Which way should I put the mixture screw to find a happy medium? In or out?

Attachments

u start with the needle full in then turn out 2 to 2 1/2 turns depending of bike.all needles start fully closed then turn out.hope this helps but i sort them out by trial and error normally.has the throttle cable been oiled inside that could be sticking.

Thanks for keeping your eye on this thread steve!

Throttle cable was a bit funny looking, but I WD-40’ed it to death, and it’s a tonne better, I’m not sure if theres a better lube I could by using, but that seemed to do the trick!

Lee H

Why wouldn’t it fire? Dirty carbs/fuel, so you take them apart clean them, put it back together… but it still does not want to fire, because kak in the pipes is sucked in again straight away. If the fuel is more then a couple of months old it could have gone off, have water in. Its a good idea if the bike stands for any length of time to drain the tank and start again. You could end up taking the carbs apart and cleaning them two or three times otherwise.

The screws to adjust the syncronisation of the carbs should be in between each carb. They just adjust the opening of the throttle butterflies. If you mess around with the little screw on the carb itself, its not good. These are pre set by the factory and you are not supposed to fiddle with neddles! If you took the carbs apart and put them back together again you could have got a spring in the wrong place. Check throttle is closed, check cables are set correctly and that the throttle butterfly open and close again.

now if all else fails go to ebay and buy some more

here it is explained a bit better.

A carburettor is basically a shaped tube. The shape of the tube is designed to swirl the incoming air and generate a vacuum in a section called the venturi pipe (or just the venturi). In the side of the venturi is a fuel jet which is basically a tiny hole connected to the float chamber via a pipe. It’s normally made of brass and has a miniscule hole in the end of it which determines the flow of fuel through it. In more complex carburettors, this is an adjustable needle valve where a screw on the outside of the carburettor can screw a needle in and out of the valve to give some tuning control over the fuel flow (EG DON’T MESS WITH THIS IS YOU DON’T KNOW WHAT YOU ARE DOING). The fuel is pulled through the jet by the vacuum created in the venturi. At the bottom of the tube is a throttle plate or throttle butterfly which is basically a flat circular plate that pivots along its centreline.
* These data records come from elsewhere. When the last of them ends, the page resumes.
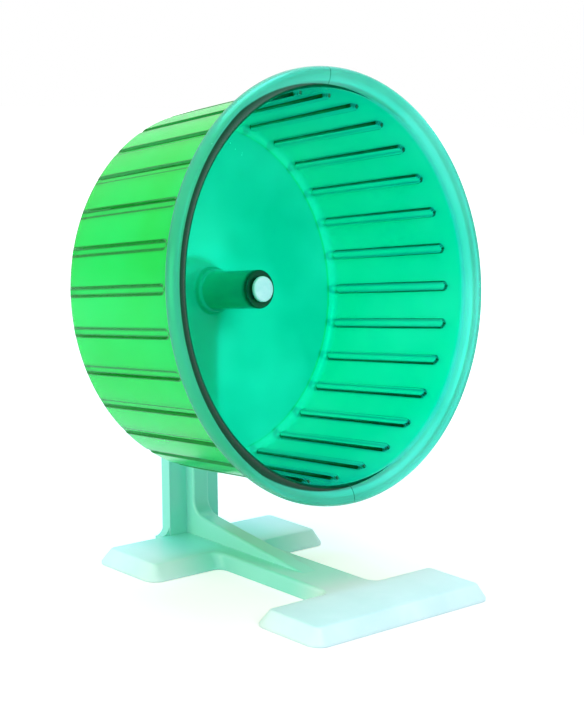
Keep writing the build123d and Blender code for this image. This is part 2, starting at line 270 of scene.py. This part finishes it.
def turned_moulding_tree():
    """Sweeps the section round the axle, and presses a slot in each sector where it has one."""
    group = bpy.data.node_groups.new("turned_moulding", "GeometryNodeTree")
    face = group.interface
    sockets = {}
    for name, kind in (
        ("Section", "NodeSocketGeometry"),
        ("Sectors", "NodeSocketInt"),
        ("Steps Per Sector", "NodeSocketInt"),
        ("Start Angle", "NodeSocketFloat"),
        ("Near Share", "NodeSocketFloat"),
        ("Near Start", "NodeSocketFloat"),
        ("Near End", "NodeSocketFloat"),
        ("Finish", "NodeSocketMaterial"),
    ):
        socket = face.new_socket(name=name, in_out="INPUT", socket_type=kind)
        sockets[name] = socket.identifier
    face.new_socket(name="Moulding", in_out="OUTPUT", socket_type="NodeSocketGeometry")
    t = Tree(group)
    given = group.nodes.new("NodeGroupInput").outputs
    section = given["Section"]
    near_share, near_start, near_end = given["Near Share"], given["Near Start"], given["Near End"]

    # One grid vertex for each row of the section at each column; the last ones close it up
    rows = t.add("GeometryNodeAttributeDomainSize", Geometry=section).outputs["Point Count"]
    columns = t.math("MULTIPLY", given["Sectors"], given["Steps Per Sector"])
    row_length = t.math("ADD", rows, 1.0)
    grid = t.add(
        "GeometryNodeMeshGrid", Vertices_X=t.math("ADD", columns, 1.0), Vertices_Y=row_length
    ).outputs["Mesh"]
    index = t.add("GeometryNodeInputIndex").outputs[0]
    column = t.math("FLOOR", t.math("DIVIDE", t.math("ADD", index, 0.5), row_length))
    in_column = t.math("SUBTRACT", index, t.math("MULTIPLY", column, row_length))
    row = t.math("MODULO", in_column, rows)

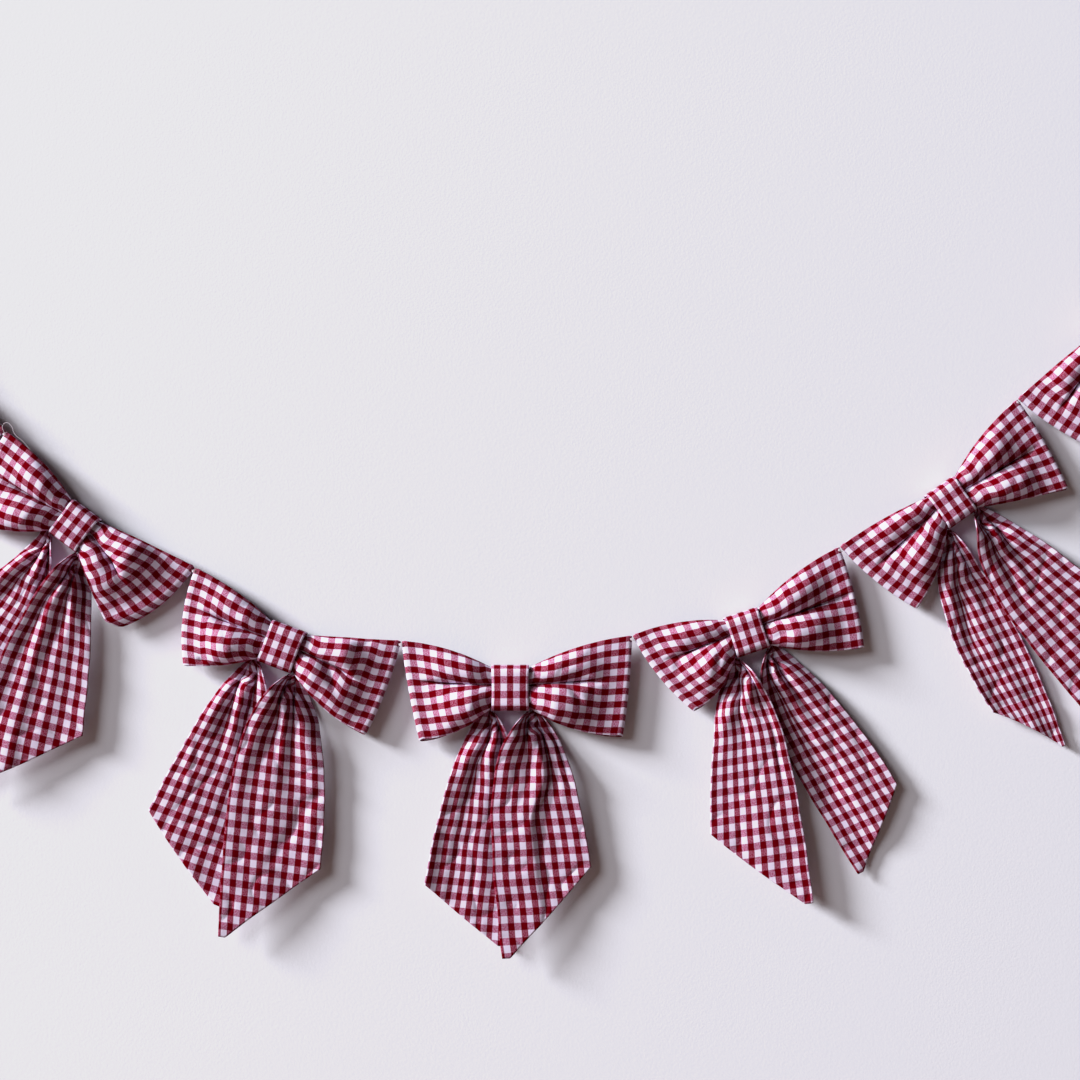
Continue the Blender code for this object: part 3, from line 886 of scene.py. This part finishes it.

It is connected mechanically to the accelerator pedal or twist-grip throttle via the throttle cable. The more you push on the accelerator or twist open the throttle, the more the throttle butterfly opens. This allows more air in which creates more vacuum, which draws more fuel through the fuel jet and gives a larger fuel-air charge to the cylinder, resulting in acceleration.
When the throttle is closed, the throttle butterfly in the carburettor is also closed. This means the engine is trying to suck fuel-air mix and generating a vacuum behind the butterfly valve so the regular fuel jet won’t work. To allow the engine to idle without shutting off completely, a second fuel jet known as the idle valve is screwed into the venturi downwind of the throttle butterfly. This allows just enough fuel to get into the cylinders to keep the engine ticking over.

yeah, i ****ed them - i mesed with the mix needle… and t’s booked in the local shop for the 16th…

… my fettling managed to get it idling at 4,000 and reving properly… but not reving down on its own accord!